Every day, a Dunston’s team member is assigned to care for the salad bar. Greens are replenished tenderly and ice piled high, keeping items like the potato salad, sparkling with pickle juice, chilly cold. Dunston’s Lovers Lane salad bar is like a newborn panda bear: It’s one of the neediest, tenderly cared-for species in the family, and its greatness extends back nearly 50 years.
It’s a wonderland of potato and pea salad, carrot medallions, chopped fresh egg, crunchy-crisp bacon grounds cooked that morning, pickled okra and fried bread. It basks in the smoke of a mesquite wood grill.
Wooden bowls are stacked in an icy cooler next to the bar. Recently, the restaurant sunk a bucket of money into a custom stainless drawer system. There are only a handful of salad bars like this left in the city, and Dunston's is, by far, the only one that's so thoughtful. A salad bar is a Paleolithic idea because of the health code challenges, Chad Dunston tells me. Food must be kept a certain temperature if it’s exposed in the sweet, sweet mesquite air.
Dim light and croutons three ways. This is a chilled bowl at Dunston's Steak House salad bar, a staple for almost 50 years.
“We’ve done little things over the years that people may not notice,” Dunston says.
On my recent visit, I fill a chilled wooden bowl with creamy pea salad, fried croutons and potato salad, which tastes like summer fireworks. Giant marlins ride the steakhouse walls in the back, where the marble-backed bar satisfies cravings for booze and grilled steak.
“This is a happy salad bar,” says Leslie Gosnell. She and friend Gina DeBeer are diving into their bowls; they’ve been Dunston’s salad bar diners since 1999.
Who’s crazy enough to hand-craft salad items, nursing ingredients with ice and dedicating decades to an exposed-air, do-it-yourself food bar? This is a freestanding monument to the purity of a simple food idea: It’s just a bar full of good food. It’s herbs and vegetables, and you build everything yourself. It’s likely we’ll never see another like it.

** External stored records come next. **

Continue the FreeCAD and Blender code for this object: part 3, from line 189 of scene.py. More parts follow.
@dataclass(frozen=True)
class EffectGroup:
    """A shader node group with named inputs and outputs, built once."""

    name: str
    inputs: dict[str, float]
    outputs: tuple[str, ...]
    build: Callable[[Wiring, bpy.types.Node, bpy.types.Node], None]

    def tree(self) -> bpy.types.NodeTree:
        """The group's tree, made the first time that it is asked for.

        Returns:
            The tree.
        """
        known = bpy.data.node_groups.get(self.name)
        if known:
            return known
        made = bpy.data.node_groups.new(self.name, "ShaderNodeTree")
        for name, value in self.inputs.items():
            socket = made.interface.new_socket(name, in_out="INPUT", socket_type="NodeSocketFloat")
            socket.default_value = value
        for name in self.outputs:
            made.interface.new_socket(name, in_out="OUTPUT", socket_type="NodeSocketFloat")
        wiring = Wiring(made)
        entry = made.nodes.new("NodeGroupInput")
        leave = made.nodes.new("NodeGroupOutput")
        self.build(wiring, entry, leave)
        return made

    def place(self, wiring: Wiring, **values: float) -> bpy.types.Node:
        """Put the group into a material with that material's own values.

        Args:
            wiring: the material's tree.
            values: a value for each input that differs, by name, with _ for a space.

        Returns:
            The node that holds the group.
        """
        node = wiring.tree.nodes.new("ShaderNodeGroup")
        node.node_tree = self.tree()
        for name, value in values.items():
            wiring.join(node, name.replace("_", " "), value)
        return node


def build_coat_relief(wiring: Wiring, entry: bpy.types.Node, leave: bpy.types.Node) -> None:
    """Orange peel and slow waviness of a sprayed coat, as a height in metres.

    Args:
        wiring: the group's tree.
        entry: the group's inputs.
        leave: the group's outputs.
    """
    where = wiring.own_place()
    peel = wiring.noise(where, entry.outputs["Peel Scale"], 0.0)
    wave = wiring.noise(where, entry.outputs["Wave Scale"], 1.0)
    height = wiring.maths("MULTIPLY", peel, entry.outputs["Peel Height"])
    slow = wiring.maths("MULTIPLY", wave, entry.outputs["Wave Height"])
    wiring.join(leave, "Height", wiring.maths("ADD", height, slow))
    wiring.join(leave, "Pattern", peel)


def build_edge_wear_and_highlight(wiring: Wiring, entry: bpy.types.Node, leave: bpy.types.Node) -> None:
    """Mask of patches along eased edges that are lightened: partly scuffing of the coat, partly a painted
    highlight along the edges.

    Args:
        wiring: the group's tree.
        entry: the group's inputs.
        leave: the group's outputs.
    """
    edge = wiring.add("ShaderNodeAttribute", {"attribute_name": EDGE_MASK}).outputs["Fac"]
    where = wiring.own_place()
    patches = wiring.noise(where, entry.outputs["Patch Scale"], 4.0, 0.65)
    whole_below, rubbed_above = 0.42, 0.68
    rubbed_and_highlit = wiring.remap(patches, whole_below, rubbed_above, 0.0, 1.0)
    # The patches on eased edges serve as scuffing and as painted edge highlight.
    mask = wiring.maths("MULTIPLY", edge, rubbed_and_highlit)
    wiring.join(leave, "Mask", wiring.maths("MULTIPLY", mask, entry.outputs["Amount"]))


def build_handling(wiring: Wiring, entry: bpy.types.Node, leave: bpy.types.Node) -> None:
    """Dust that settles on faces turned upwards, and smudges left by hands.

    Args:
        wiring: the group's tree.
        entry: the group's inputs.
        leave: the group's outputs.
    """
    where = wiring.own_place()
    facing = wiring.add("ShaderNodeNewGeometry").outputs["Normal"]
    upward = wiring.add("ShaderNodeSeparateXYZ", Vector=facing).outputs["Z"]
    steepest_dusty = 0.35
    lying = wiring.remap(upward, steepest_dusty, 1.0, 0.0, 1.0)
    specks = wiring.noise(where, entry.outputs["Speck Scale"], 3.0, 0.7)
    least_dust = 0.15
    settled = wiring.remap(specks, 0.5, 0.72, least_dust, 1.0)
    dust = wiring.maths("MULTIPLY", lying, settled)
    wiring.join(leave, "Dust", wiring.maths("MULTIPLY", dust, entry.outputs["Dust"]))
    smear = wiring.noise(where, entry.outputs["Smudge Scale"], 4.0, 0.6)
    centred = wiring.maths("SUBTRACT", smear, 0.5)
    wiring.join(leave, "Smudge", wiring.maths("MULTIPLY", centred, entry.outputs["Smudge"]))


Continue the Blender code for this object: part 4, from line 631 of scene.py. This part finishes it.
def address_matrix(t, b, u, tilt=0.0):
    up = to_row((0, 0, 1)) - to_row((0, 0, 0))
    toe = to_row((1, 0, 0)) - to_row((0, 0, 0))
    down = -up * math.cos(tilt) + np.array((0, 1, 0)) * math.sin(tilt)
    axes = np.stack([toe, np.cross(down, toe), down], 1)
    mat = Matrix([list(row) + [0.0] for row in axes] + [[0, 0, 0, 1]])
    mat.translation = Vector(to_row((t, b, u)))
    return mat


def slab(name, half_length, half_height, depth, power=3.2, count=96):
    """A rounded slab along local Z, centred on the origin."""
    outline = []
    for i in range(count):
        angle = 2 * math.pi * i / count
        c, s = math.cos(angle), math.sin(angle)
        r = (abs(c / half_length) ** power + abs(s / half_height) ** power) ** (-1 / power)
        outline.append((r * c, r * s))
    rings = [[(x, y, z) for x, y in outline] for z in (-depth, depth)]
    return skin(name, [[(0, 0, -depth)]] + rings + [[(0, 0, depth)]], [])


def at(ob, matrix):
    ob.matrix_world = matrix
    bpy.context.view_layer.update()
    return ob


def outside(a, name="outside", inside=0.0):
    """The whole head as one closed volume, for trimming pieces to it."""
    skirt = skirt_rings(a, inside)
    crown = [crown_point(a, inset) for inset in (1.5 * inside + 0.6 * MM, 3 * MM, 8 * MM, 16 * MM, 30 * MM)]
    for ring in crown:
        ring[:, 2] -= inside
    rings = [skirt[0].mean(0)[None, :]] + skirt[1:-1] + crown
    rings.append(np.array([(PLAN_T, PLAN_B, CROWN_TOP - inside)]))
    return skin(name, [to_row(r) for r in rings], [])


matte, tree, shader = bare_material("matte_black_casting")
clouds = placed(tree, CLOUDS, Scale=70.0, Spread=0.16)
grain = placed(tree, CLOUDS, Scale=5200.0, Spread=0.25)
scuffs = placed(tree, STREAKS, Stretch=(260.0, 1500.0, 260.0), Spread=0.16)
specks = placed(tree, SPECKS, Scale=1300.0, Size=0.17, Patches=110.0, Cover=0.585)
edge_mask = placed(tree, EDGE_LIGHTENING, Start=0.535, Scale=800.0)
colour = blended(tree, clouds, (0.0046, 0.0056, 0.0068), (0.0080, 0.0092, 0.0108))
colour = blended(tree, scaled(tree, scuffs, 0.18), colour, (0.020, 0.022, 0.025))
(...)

Recently, Dunston’s put new carpet in the Lovers Lane location.
“We have these real popular chairs,” Chad Dunston says, probably searching for something that’s changed in the past five decades.
Who says Dunston's needs to change? It’s a singular, precise food experience. You don’t go to Dunston’s for uni-topped pasta. You show up to Dunston's for steak, poker (a group is playing when I’m there) and a salad bar enriched with cloud-white dressing. Some change is inevitable for long-running restaurants and dishes because
we’ve sustained love for them over the years.
Still, some things don’t need to budge. They just need to keep cool and make a few updates along the way.